TASK OBJECTIVE
The entire listing is to be repeated verbatim.

INFORMATION PROVIDED
------------------------------

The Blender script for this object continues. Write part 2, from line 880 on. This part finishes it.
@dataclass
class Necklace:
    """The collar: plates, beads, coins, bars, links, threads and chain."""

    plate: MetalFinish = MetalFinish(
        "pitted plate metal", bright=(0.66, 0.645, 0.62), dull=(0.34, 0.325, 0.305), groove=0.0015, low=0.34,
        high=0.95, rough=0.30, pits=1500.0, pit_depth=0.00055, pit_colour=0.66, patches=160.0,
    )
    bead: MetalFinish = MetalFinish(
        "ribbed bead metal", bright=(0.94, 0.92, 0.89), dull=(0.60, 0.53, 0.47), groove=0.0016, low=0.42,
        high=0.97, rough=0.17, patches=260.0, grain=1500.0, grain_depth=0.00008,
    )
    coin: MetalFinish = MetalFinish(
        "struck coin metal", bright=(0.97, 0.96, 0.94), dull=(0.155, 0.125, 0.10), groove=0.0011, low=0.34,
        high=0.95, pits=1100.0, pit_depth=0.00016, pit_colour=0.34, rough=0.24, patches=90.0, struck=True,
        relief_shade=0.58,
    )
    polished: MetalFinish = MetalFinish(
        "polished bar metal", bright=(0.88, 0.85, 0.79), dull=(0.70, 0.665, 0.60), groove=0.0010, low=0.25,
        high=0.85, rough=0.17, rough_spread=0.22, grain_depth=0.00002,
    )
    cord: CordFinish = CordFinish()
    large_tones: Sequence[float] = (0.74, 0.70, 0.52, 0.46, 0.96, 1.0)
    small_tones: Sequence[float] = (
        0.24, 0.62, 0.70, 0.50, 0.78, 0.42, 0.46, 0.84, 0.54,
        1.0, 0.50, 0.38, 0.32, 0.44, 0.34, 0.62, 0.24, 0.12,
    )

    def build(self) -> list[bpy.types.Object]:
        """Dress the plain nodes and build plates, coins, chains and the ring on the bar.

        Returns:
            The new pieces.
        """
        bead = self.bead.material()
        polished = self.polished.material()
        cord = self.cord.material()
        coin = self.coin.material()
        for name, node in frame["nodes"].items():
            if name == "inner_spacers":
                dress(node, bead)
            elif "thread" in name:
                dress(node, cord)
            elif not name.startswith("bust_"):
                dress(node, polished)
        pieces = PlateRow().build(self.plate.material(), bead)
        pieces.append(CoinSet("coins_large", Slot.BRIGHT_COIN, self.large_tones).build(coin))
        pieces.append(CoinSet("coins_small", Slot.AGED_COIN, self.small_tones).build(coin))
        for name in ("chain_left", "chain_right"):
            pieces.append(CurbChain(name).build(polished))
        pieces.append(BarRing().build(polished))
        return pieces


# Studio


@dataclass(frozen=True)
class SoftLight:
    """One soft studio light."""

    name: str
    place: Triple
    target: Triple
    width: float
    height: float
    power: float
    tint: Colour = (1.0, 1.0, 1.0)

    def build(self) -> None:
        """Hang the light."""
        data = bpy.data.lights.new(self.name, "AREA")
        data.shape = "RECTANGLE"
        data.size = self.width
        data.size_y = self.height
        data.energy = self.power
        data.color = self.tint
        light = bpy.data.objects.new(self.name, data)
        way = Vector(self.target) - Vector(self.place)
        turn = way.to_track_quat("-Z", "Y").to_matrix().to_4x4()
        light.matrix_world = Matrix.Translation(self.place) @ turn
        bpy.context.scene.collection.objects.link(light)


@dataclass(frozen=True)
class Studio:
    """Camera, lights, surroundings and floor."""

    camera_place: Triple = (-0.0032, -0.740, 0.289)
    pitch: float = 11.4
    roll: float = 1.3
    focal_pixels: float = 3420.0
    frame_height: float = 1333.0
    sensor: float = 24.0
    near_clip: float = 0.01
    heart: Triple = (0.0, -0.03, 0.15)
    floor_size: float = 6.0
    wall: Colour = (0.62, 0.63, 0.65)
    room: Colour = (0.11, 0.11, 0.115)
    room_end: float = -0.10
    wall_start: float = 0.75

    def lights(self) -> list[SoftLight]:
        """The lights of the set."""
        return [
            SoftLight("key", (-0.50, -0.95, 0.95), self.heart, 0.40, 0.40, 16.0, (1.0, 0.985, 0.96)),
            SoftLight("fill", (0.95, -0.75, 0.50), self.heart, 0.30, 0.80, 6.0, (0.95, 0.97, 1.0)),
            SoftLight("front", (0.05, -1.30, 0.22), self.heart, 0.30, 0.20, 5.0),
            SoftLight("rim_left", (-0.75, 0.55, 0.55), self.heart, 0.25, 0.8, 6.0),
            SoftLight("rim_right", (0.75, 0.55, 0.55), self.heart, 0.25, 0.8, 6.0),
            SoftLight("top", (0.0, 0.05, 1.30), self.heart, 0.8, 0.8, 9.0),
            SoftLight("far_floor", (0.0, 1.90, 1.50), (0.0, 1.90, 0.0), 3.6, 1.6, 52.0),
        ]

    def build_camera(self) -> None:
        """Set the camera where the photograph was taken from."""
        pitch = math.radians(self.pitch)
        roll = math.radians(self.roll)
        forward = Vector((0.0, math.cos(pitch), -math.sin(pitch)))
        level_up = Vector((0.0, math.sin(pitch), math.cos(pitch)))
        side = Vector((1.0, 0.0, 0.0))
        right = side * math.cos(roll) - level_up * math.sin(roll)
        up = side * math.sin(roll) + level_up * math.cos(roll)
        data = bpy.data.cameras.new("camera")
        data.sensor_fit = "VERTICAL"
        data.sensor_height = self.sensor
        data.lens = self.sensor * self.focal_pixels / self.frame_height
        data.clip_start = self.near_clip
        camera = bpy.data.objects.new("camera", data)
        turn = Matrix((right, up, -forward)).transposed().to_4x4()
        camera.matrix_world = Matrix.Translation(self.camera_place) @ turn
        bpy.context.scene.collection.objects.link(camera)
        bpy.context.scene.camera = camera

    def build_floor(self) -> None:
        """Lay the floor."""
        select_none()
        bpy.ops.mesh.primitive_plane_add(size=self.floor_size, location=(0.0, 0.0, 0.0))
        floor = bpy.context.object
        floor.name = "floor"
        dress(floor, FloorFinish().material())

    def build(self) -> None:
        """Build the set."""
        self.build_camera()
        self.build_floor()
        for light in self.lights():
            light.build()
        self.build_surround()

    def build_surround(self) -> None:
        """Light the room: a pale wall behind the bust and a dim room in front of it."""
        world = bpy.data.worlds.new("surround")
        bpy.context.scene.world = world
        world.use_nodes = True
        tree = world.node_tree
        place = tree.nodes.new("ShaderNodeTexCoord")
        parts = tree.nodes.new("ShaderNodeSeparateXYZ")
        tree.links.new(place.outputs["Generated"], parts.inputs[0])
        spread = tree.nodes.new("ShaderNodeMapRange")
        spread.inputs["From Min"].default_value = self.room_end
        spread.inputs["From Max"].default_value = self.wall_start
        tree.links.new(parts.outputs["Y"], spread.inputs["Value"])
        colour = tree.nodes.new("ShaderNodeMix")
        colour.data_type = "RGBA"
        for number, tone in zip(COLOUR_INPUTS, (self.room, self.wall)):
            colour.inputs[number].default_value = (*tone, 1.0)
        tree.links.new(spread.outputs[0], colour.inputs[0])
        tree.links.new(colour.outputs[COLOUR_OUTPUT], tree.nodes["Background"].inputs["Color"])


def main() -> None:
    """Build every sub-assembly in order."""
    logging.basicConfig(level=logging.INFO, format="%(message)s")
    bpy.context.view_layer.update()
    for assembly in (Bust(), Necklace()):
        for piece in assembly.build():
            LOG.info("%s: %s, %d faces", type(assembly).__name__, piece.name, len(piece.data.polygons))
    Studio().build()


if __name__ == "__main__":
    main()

------------------------------

THE ANSWER
The Blender script for this object continues. Write part 2, from line 880 on. This part finishes it.
@dataclass
class Necklace:
    """The collar: plates, beads, coins, bars, links, threads and chain."""

    plate: MetalFinish = MetalFinish(
        "pitted plate metal", bright=(0.66, 0.645, 0.62), dull=(0.34, 0.325, 0.305), groove=0.0015, low=0.34,
        high=0.95, rough=0.30, pits=1500.0, pit_depth=0.00055, pit_colour=0.66, patches=160.0,
    )
    bead: MetalFinish = MetalFinish(
        "ribbed bead metal", bright=(0.94, 0.92, 0.89), dull=(0.60, 0.53, 0.47), groove=0.0016, low=0.42,
        high=0.97, rough=0.17, patches=260.0, grain=1500.0, grain_depth=0.00008,
    )
    coin: MetalFinish = MetalFinish(
        "struck coin metal", bright=(0.97, 0.96, 0.94), dull=(0.155, 0.125, 0.10), groove=0.0011, low=0.34,
        high=0.95, pits=1100.0, pit_depth=0.00016, pit_colour=0.34, rough=0.24, patches=90.0, struck=True,
        relief_shade=0.58,
    )
    polished: MetalFinish = MetalFinish(
        "polished bar metal", bright=(0.88, 0.85, 0.79), dull=(0.70, 0.665, 0.60), groove=0.0010, low=0.25,
        high=0.85, rough=0.17, rough_spread=0.22, grain_depth=0.00002,
    )
    cord: CordFinish = CordFinish()
    large_tones: Sequence[float] = (0.74, 0.70, 0.52, 0.46, 0.96, 1.0)
    small_tones: Sequence[float] = (
        0.24, 0.62, 0.70, 0.50, 0.78, 0.42, 0.46, 0.84, 0.54,
        1.0, 0.50, 0.38, 0.32, 0.44, 0.34, 0.62, 0.24, 0.12,
    )

    def build(self) -> list[bpy.types.Object]:
        """Dress the plain nodes and build plates, coins, chains and the ring on the bar.

        Returns:
            The new pieces.
        """
        bead = self.bead.material()
        polished = self.polished.material()
        cord = self.cord.material()
        coin = self.coin.material()
        for name, node in frame["nodes"].items():
            if name == "inner_spacers":
                dress(node, bead)
            elif "thread" in name:
                dress(node, cord)
            elif not name.startswith("bust_"):
                dress(node, polished)
        pieces = PlateRow().build(self.plate.material(), bead)
        pieces.append(CoinSet("coins_large", Slot.BRIGHT_COIN, self.large_tones).build(coin))
        pieces.append(CoinSet("coins_small", Slot.AGED_COIN, self.small_tones).build(coin))
        for name in ("chain_left", "chain_right"):
            pieces.append(CurbChain(name).build(polished))
        pieces.append(BarRing().build(polished))
        return pieces


# Studio


@dataclass(frozen=True)
class SoftLight:
    """One soft studio light."""

    name: str
    place: Triple
    target: Triple
    width: float
    height: float
    power: float
    tint: Colour = (1.0, 1.0, 1.0)

    def build(self) -> None:
        """Hang the light."""
        data = bpy.data.lights.new(self.name, "AREA")
        data.shape = "RECTANGLE"
        data.size = self.width
        data.size_y = self.height
        data.energy = self.power
        data.color = self.tint
        light = bpy.data.objects.new(self.name, data)
        way = Vector(self.target) - Vector(self.place)
        turn = way.to_track_quat("-Z", "Y").to_matrix().to_4x4()
        light.matrix_world = Matrix.Translation(self.place) @ turn
        bpy.context.scene.collection.objects.link(light)


@dataclass(frozen=True)
class Studio:
    """Camera, lights, surroundings and floor."""

    camera_place: Triple = (-0.0032, -0.740, 0.289)
    pitch: float = 11.4
    roll: float = 1.3
    focal_pixels: float = 3420.0
    frame_height: float = 1333.0
    sensor: float = 24.0
    near_clip: float = 0.01
    heart: Triple = (0.0, -0.03, 0.15)
    floor_size: float = 6.0
    wall: Colour = (0.62, 0.63, 0.65)
    room: Colour = (0.11, 0.11, 0.115)
    room_end: float = -0.10
    wall_start: float = 0.75

    def lights(self) -> list[SoftLight]:
        """The lights of the set."""
        return [
            SoftLight("key", (-0.50, -0.95, 0.95), self.heart, 0.40, 0.40, 16.0, (1.0, 0.985, 0.96)),
            SoftLight("fill", (0.95, -0.75, 0.50), self.heart, 0.30, 0.80, 6.0, (0.95, 0.97, 1.0)),
            SoftLight("front", (0.05, -1.30, 0.22), self.heart, 0.30, 0.20, 5.0),
            SoftLight("rim_left", (-0.75, 0.55, 0.55), self.heart, 0.25, 0.8, 6.0),
            SoftLight("rim_right", (0.75, 0.55, 0.55), self.heart, 0.25, 0.8, 6.0),
            SoftLight("top", (0.0, 0.05, 1.30), self.heart, 0.8, 0.8, 9.0),
            SoftLight("far_floor", (0.0, 1.90, 1.50), (0.0, 1.90, 0.0), 3.6, 1.6, 52.0),
        ]

    def build_camera(self) -> None:
        """Set the camera where the photograph was taken from."""
        pitch = math.radians(self.pitch)
        roll = math.radians(self.roll)
        forward = Vector((0.0, math.cos(pitch), -math.sin(pitch)))
        level_up = Vector((0.0, math.sin(pitch), math.cos(pitch)))
        side = Vector((1.0, 0.0, 0.0))
        right = side * math.cos(roll) - level_up * math.sin(roll)
        up = side * math.sin(roll) + level_up * math.cos(roll)
        data = bpy.data.cameras.new("camera")
        data.sensor_fit = "VERTICAL"
        data.sensor_height = self.sensor
        data.lens = self.sensor * self.focal_pixels / self.frame_height
        data.clip_start = self.near_clip
        camera = bpy.data.objects.new("camera", data)
        turn = Matrix((right, up, -forward)).transposed().to_4x4()
        camera.matrix_world = Matrix.Translation(self.camera_place) @ turn
        bpy.context.scene.collection.objects.link(camera)
        bpy.context.scene.camera = camera

    def build_floor(self) -> None:
        """Lay the floor."""
        select_none()
        bpy.ops.mesh.primitive_plane_add(size=self.floor_size, location=(0.0, 0.0, 0.0))
        floor = bpy.context.object
        floor.name = "floor"
        dress(floor, FloorFinish().material())

    def build(self) -> None:
        """Build the set."""
        self.build_camera()
        self.build_floor()
        for light in self.lights():
            light.build()
        self.build_surround()

    def build_surround(self) -> None:
        """Light the room: a pale wall behind the bust and a dim room in front of it."""
        world = bpy.data.worlds.new("surround")
        bpy.context.scene.world = world
        world.use_nodes = True
        tree = world.node_tree
        place = tree.nodes.new("ShaderNodeTexCoord")
        parts = tree.nodes.new("ShaderNodeSeparateXYZ")
        tree.links.new(place.outputs["Generated"], parts.inputs[0])
        spread = tree.nodes.new("ShaderNodeMapRange")
        spread.inputs["From Min"].default_value = self.room_end
        spread.inputs["From Max"].default_value = self.wall_start
        tree.links.new(parts.outputs["Y"], spread.inputs["Value"])
        colour = tree.nodes.new("ShaderNodeMix")
        colour.data_type = "RGBA"
        for number, tone in zip(COLOUR_INPUTS, (self.room, self.wall)):
            colour.inputs[number].default_value = (*tone, 1.0)
        tree.links.new(spread.outputs[0], colour.inputs[0])
        tree.links.new(colour.outputs[COLOUR_OUTPUT], tree.nodes["Background"].inputs["Color"])


def main() -> None:
    """Build every sub-assembly in order."""
    logging.basicConfig(level=logging.INFO, format="%(message)s")
    bpy.context.view_layer.update()
    for assembly in (Bust(), Necklace()):
        for piece in assembly.build():
            LOG.info("%s: %s, %d faces", type(assembly).__name__, piece.name, len(piece.data.polygons))
    Studio().build()


if __name__ == "__main__":
    main()